Wie ein schwäbischer Klavierbaumeister europäischen Klavierherstellern das Leben schwer macht

Die österreichische Firma Wendl & Lung lässt bereits seit 2003 bei dem Massenhersteller Hailun Musical Instruments Co. Ltd. in Ningbo (China) Klaviere mit "Wiener Charme" produzieren. Nun hat sich die deutsche Firma Feurich Klavier-u. Flügelfabrikation GmbH dieser Kooperation angeschlossen und lässt, wie wir bereits berichteten, nun ebenfalls "Feurich Traditions-Klaviere" in China bauen. Bei der Firma Hailun in Ningbo arbeiten über 2.000 fleissige Kräfte. Nun bekommen die Chinesen fachkundige Unterstützung aus dem schönen Aldingen. Klavierbaumeister Jörg Hauser hatte 1990 seine Werkstatt am Fuß der Schwäbischen Alb an der Prim eröffnet und sich ganz auf die Restaurierung historischer Instrumente spezialisiert.

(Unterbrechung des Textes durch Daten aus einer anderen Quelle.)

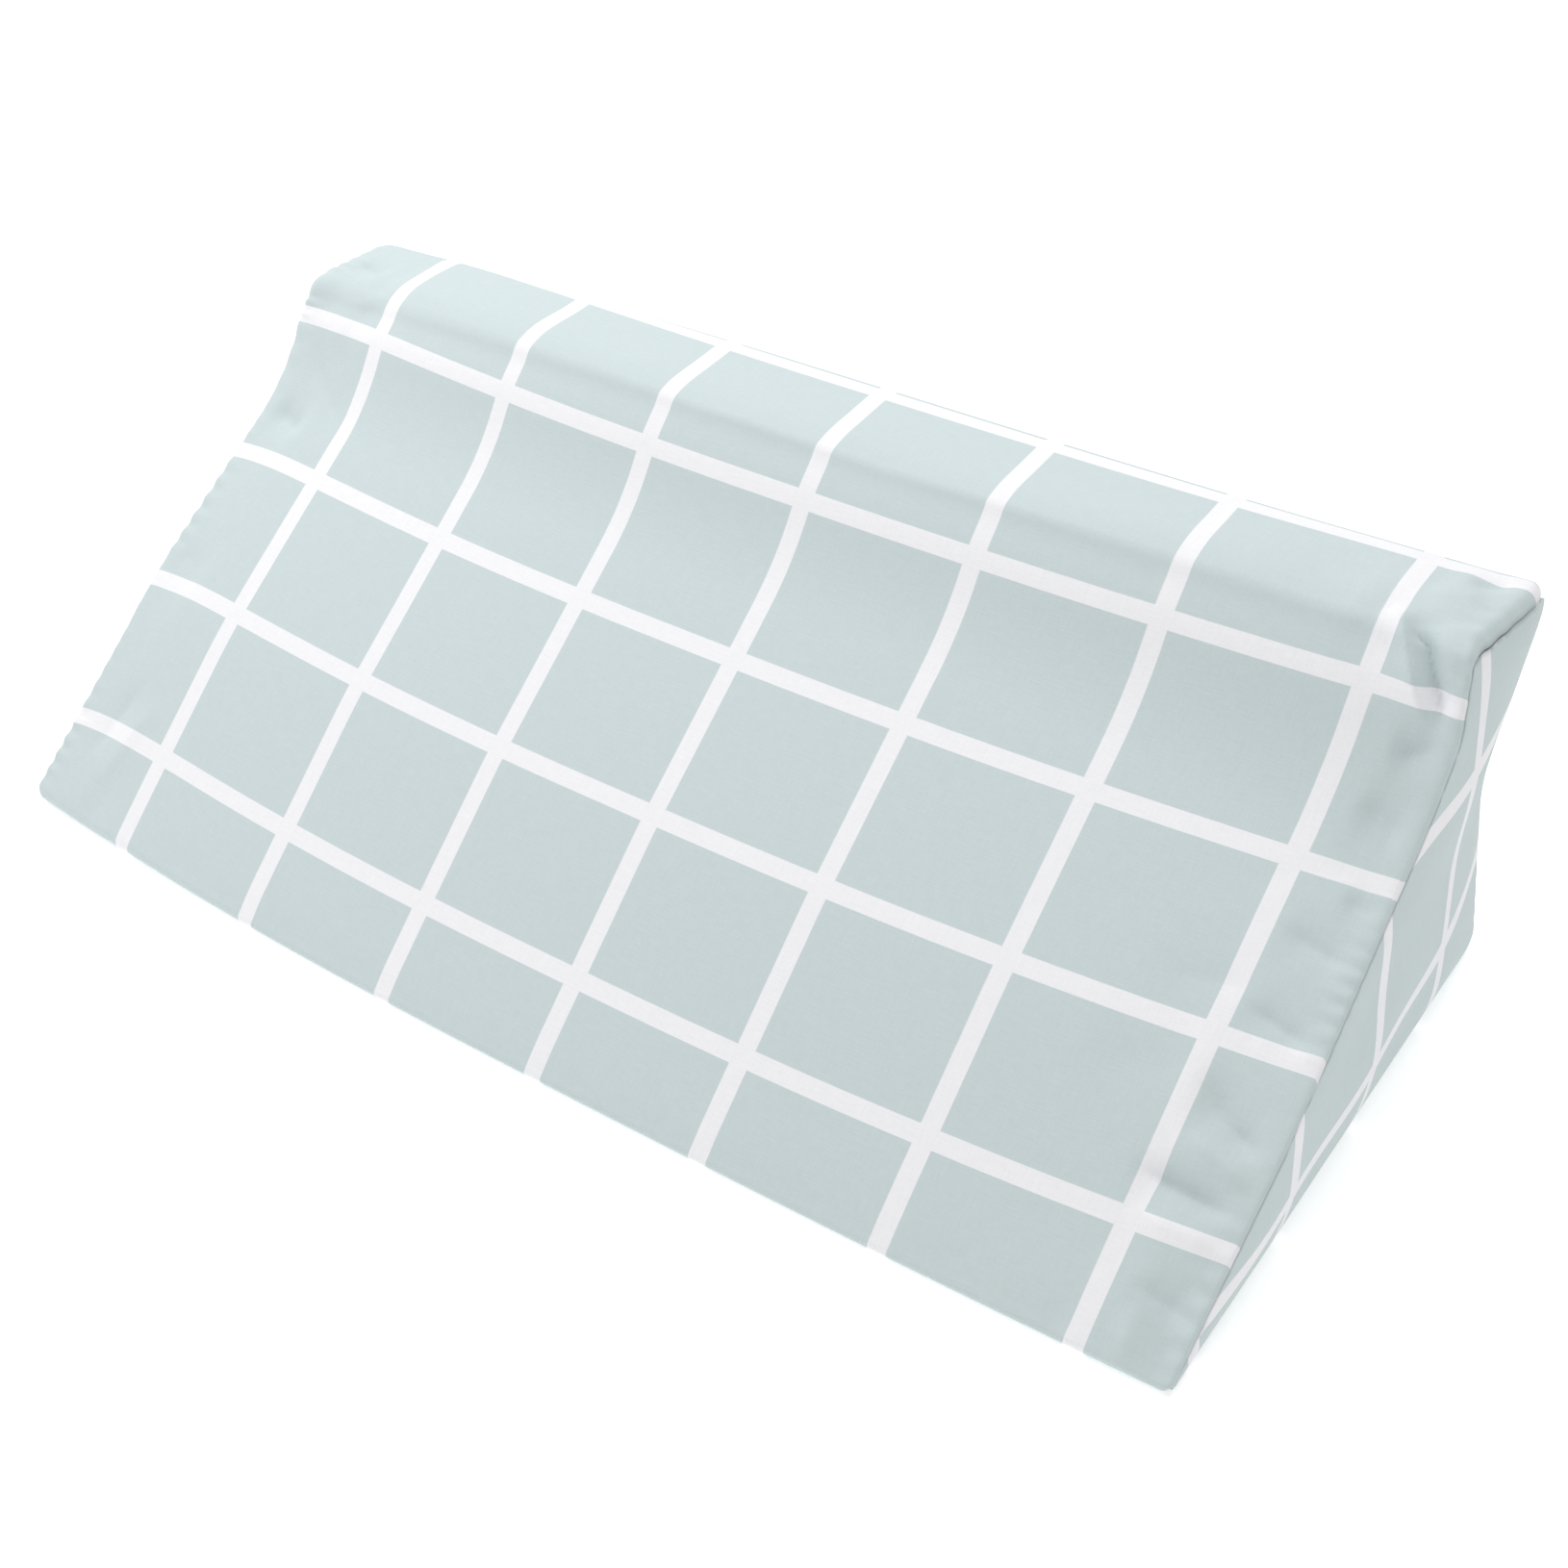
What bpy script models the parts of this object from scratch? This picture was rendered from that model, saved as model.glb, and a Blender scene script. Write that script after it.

Unverhofft kam vor ca. 18 Monaten das Angebot aus Wien, den chinesischen Instrumenten"deutsche Qualität" einzuflößen. Jörg Hauser flog hin und machte sich gleich an die Arbeit. Allerdings bleibt der Meister aus Deutschland nie länger als 14 Tage vor Ort. Die Hafenstadt Ningbo mit ihren 5,5 Mio Einwohner ist zwar als aufstrebende Industriestadt ganz interessant, aber doch nicht mit dem Landkreis Tuttlingen zu vergleichen. Chinesisch wird Jörg Hauser wohl niemals lernen können. Zu erwarten, dass die Mitarbeiter bei Hailun schwäbisch lernen wäre ebenfalls utopisch. Insofern funktioniert die Völkerverständigung in den Werkshallen nach dem Prinzip "Der Meister zeigt es, der Geselle tut es". Technologietransfer an der Basis eben.




Jörg Hauser ist von der enormen Lernfähigkeit und grenzenlosen Wißbegierigkeit der Chinesen total begeistert. Der tüchtige Schwabe gehört zu der kleinen Phalanx der deutschen Klaviermeister, die Dank ihres Einsatzes die Qualität der Klaviere "Made in China" in den letzten Jahren deutlich angehoben haben. Der Nachweis ihres Erfolges lässt sich klar am erbärmlichen Zustand der deutschen Klavierindustrie ablesen. Derweil sind nur noch 14 gewerbsmässige Klavierhersteller in den deutschen Landen heimisch. Tendenz weiter sinkend. Die verbleibenden letzten deutschen Hersteller haben für die Zukunft im Prinzip drei Optionen: a) einen teuren Konkurrenzkampf um sich, in der von Bösendorfer, Fazioli und Steinway besetzten Welt-Spitzen-Nischenklasse (ca. 2.000 Instrumente/Jahr) zu etablieren, b) wie Feurich und Konsorten in China zu produzieren und hoffen, dass der Kunde das nicht so richtig mitbekommt und die ehemalige Traditionsmarke doch honoriert und deutlich mehr bezahlt für chinesische Instrumente, die von einem deutschen Meister "gesegnet" sind, oder C) wie Rud. Ibach Sohn schon 2007 wohlweislich erkannt hat, dass ein Weitermachen in Deutschland nur sinnlose Kapitalvernichtung nach sich zieht.




Für den Kunden wird es in Zukunft immer schwieriger einen Überblick zu behalten, wer, wo was macht. Die Gewissheit von heute währt nicht lange. Angesichts erdrückender Überkapazitäten sind die Klavierhersteller gezwungen, allerlei Kompromisse einzugehen und dabei teilweise Ihren Untergang selbst zu besiegeln.